ANN ARBOR, Mich. — Michigan quarterback John O’Korn was candid and open when discussing his collegiate football career. He pointed out his flaws, citing happy feet during a 20-10 win over Indiana last November. He pointed out his mistakes, such as being too in the moment while starter Wilton Speight recovered from an unspecified shoulder-area injury.
He admitted that he may have “blown” his shot at the No. 1 job in 2016; however, he also noted that it’s a new year, and he has “another opportunity” to achieve what would be the crowning moment of his football life.
“I think anybody who would win a starting quarterback job at Michigan would say that’s the (highest) honor,” said O’Korn, who completed 20 of 34 attempts for 173 yards and two touchdowns in 2016 — his first active season since 2014, when he was a sophomore at Houston.

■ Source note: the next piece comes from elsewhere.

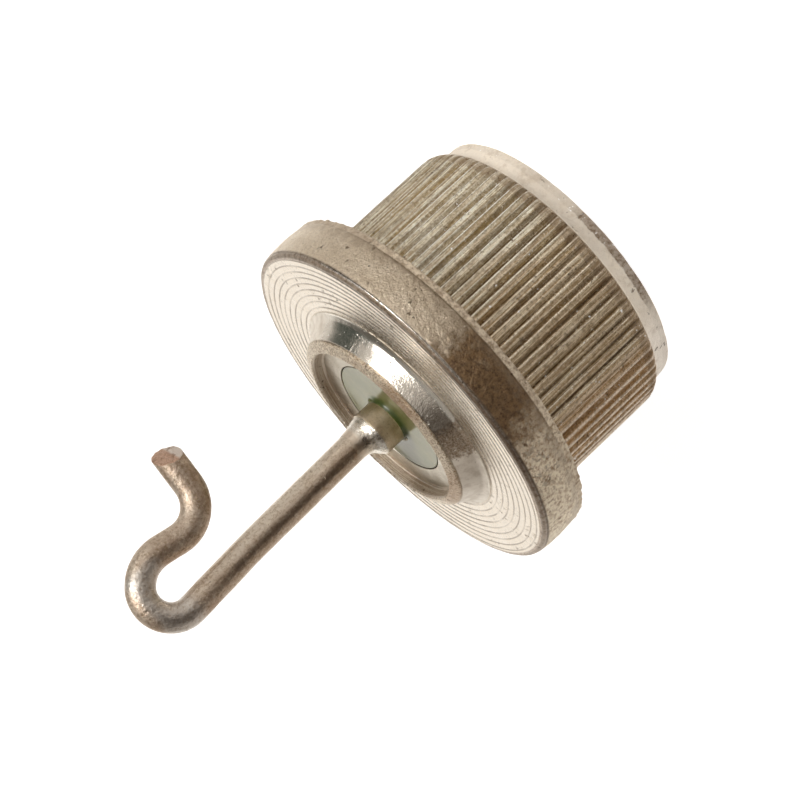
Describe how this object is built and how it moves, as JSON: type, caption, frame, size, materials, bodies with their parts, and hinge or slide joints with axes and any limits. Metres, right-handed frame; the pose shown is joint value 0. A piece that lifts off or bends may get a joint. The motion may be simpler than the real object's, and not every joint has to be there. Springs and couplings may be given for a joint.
{
  "type": "press-fit rectifier diode",
  "caption": "Press-fit power diode: knurled metal cup with a seating flange, a swaged glass-to-metal seal and a tube-mounted wire lead ending in a soldering hook.",
  "frame": {"origin": "centre of the cup's flat rear face", "axes": "+Z along the cup's axis towards the hook; the hook lies in the XZ plane with its eye bulging towards +X"},
  "size_m": [0.0156, 0.0156, 0.022],
  "materials": {
    "plated_copper": "worn warm-grey nickel plate over copper, finely pitted, turned face, burnished neck",
    "soft_metal": "dull soft metal",
    "header_steel": "satin plated steel",
    "seal_glass": "cloudy pale green sealing glass",
    "terminal_tube": "satin grey-brown plated steel",
    "tinned_wire": "dull tinned copper",
    "solder": "bright solder",
    "bare_copper": "clean drawn copper",
    "molybdenum": "lapped grey metal",
    "silicon": "polished dark silicon",
    "silicone_rubber": "milky silicone rubber"
  },
  "bodies": {
    "root": {"knurled_case": "plated_copper", "seal_washer": "soft_metal", "header_ring": "header_steel", "glass_seal": "seal_glass", "terminal_tube": "terminal_tube", "lead_wire": "tinned_wire", "lead_solder": "solder", "inner_lead": "bare_copper", "foot_solder": "solder", "upper_disc": "molybdenum", "die_solder_upper": "solder", "silicon_die": "silicon", "die_solder_lower": "solder", "lower_disc": "molybdenum", "base_solder": "solder", "junction_coating": "silicone_rubber"}
  },
  "joints": []
}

“Tom Brady came back and said that the greatest honor in his life was being named a captain here, you know. Everything that happens here carries a lot of weight, and it means a lot to a lot of people… so, absolutely (earning job would be crowning moment of career).”
O’Korn, entering his final year of eligibility, realizes that 2017 is his last go-round on the biggest of stages — he’s just hoping to make the best of the situation, whether as the Wolverines’ unlikely starter or as a sturdy backup to Speight, who returns as the one of the best QBs in the Big Ten.
Rather than sulk and complain, O’Korn has “swallowed pride” and embraced a two-year competition directed by coach Jim Harbaugh. It would have been easy to quickly hoist the white flag up the pole after finishing second one year ago, but the 6-foot-4, 215-pound former St. Thomas Aquinas (Fla.) star refuses to be a victim of circumstance.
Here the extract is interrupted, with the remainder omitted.